What we're essentially writing is a basic interpreter. We need something that can take an arbitrary string, cut it down into component parts (it's tokens), figure out how these tokens are to be parsed and then carry evaluation. The tokeniser is simple, as it just needs to spit out numbers, variables and operators as it sees them. The only real job is to collect whole numbers as one token, so that '10+5' is returned as '10', '+', '5' rather than '1', '0', '+', '5', but this too is trivial. It also needs to add in implicit operations left out by common short hand such as '10x', so that '10', '*', 'x' is returned, but this is again trivial.
Once we have our tokens then it's a matter of figuring out how to parse them. In interpreters for languages, an abstract syntax tree is used, so lets use something like that. Maths is very simple in this respect and so a parse tree is a natural choice, where each binary operator like a plus has two children which can either be numbers, variables or more operators that eventually terminate with numbers or variables. This of course changes slightly for more advanced operations, like trig or log functions, but they are only unary operators rather than binary, so they would just have one child instead of two. Likewise calculus operations can be considered unary operations. However, the core of the program is first being build with only 'basic' algebra in mind, as to simply work as a proof of concept for the approach being taken.
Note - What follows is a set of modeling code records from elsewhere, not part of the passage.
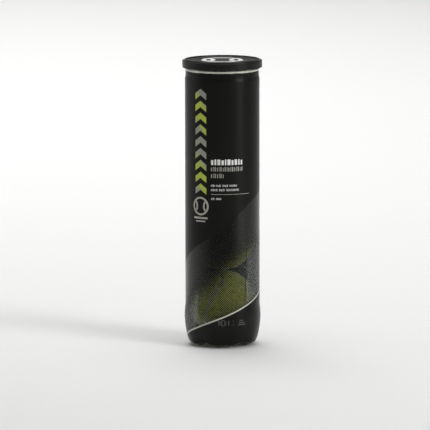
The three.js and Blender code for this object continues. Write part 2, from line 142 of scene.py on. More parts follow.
Input = Value | float | tuple | bpy.types.NodeSocket


class Paint:
    """A material under construction."""

    def __init__(self, name: str) -> None:
        """Starts an empty node material called name."""
        self.material = bpy.data.materials.new(name)
        self.material.use_nodes = True
        self.tree = self.material.node_tree
        self.tree.nodes.clear()
        self.coordinates = self.node("ShaderNodeTexCoord").outputs["Object"]

    def node(self, kind: str, settings: dict | None = None, sockets: dict | None = None) -> bpy.types.Node:
        """Adds a node.

        Args:
            kind: The node's type.
            settings: Its properties, set first. "points" fills a curve.
            sockets: Values or links by socket name or number.

        Returns:
            The node.
        """
        made = self.tree.nodes.new(kind)
        for key, setting in (settings or {}).items():
            if key == "points":
                self._fill_curve(made.mapping, setting)
            else:
                setattr(made, key, setting)
        for key, wanted in (sockets or {}).items():
            source = wanted.socket if isinstance(wanted, Value) else wanted
            if isinstance(source, bpy.types.NodeSocket):
                self.tree.links.new(source, made.inputs[key])
            else:
                made.inputs[key].default_value = source
        return made

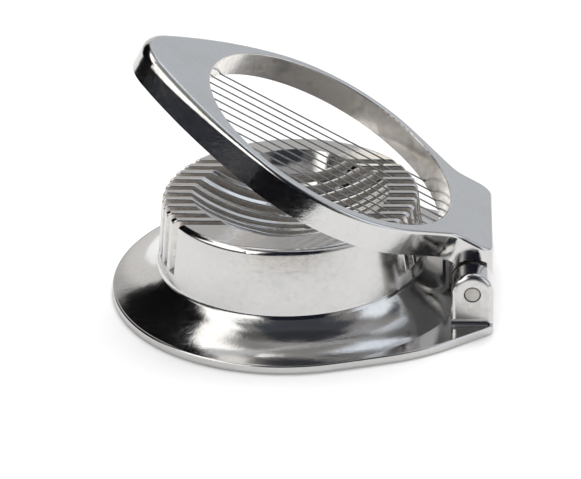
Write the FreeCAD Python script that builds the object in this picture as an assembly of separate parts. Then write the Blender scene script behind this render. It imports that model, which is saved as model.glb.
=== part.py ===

I've drawn out examples of what the tree should look like given a typical expression:
It's parsed simply by taking the bottom leaves, applying the operator
stored in their parent, then replacing the key in that parent node with
the result. and recursively doing so until only the root node and
therefore result of the operation remains.
However, we're getting ahead of ourselves here. Before we can parse the tree, we need to build it from a stream of tokens. This was initially quite difficult to think about as how could you cleanly take an arbitrary expression like the one seen at the top of the above picture, and construct a tree that when parsed would evaluate the expression in the correct order according to operator precedence? There seems to be no obvious way, based on an *in*fix expression at least. What we can do to make life easier is convert our given equation to *post*fix (aka reverse polish notation) and then simply build the tree recursively using a modified shunting-yard algorithm for postfix expression evaluation, the modification here of course being rather than direct evaluation - which the shunting-yard algorithm isn't equipped for when dealing with algebraic variables - simply constructing a parse tree instead. What makes postfix notation perfect is that it already contains the correct evaluation precedence within it, so brackets don't ever need to be used, meaning you can add nodes to a tree directly rather than having to on the fly deal with bracketing order. I did think about how this could be possible, but also so much more of a mess that the extra step to convert to postfix notation is certainly worth it. It's also worth noting though that what's great about how the parse tree is constructed is that even though brackets are lost in postfix conversion, they can be recovered in the resulting evaluated expression by adding them back in to the rest of what's already been evaluated whenever the next operator seen has a higher evaluation precedence than the previous one.
So, we have our parse tree constructed in a beautiful and recursive fashion thanks for postfix notation, now for the meaty part of actual evaluation, and where this program in my mind becomes unique. Every term involved in the parse tree - regular numbers, variables or a mix - can be split into three distinct parts: the variable, the coefficient and the exponent. The variable and exponent parts are the determining factors on if combination is possible, while coefficients are just regular numbers and can be operated on each other at will. As such using a 'term' class for every token seems like the best idea, that can store all this information as it gets manipulated over the evaluation and used for checking for simplification opportunities. However things get more complicated when you can't combine two terms and have to leave operators in - for instance the 'x+y' example gave earlier. This case can be tackled in a similar fashion though, it's just a collection of terms, and can be treated like it's own term in evaluation. As such container classes can be used to store different incompatible terms and which operators are connecting them, and when these container terms are evaluated they too can be added to larger container terms, where each term can be retrieved recursively. For instance, 'x*(x+1)' will iterate over the container term '(x+1)' and multiply 'x' to every individual term inside - 'x' and '1'.
I believe the core idea of this part to be solid, however currently there are still some implementation issues I'm considering. Namely, the best way to actually structure these container term classes that makes them easiest to parse. My initial idea was to hold separate variables in the class for numerator, denominator and exponent, but this causes evaluation to get messy with a lot of condition checks required at every turn, so I'm thinking there should be a better and cleaner way to approach this, which is currently where I'm at on this project. I will be excited to update this post as new advancements in the program comes along, though!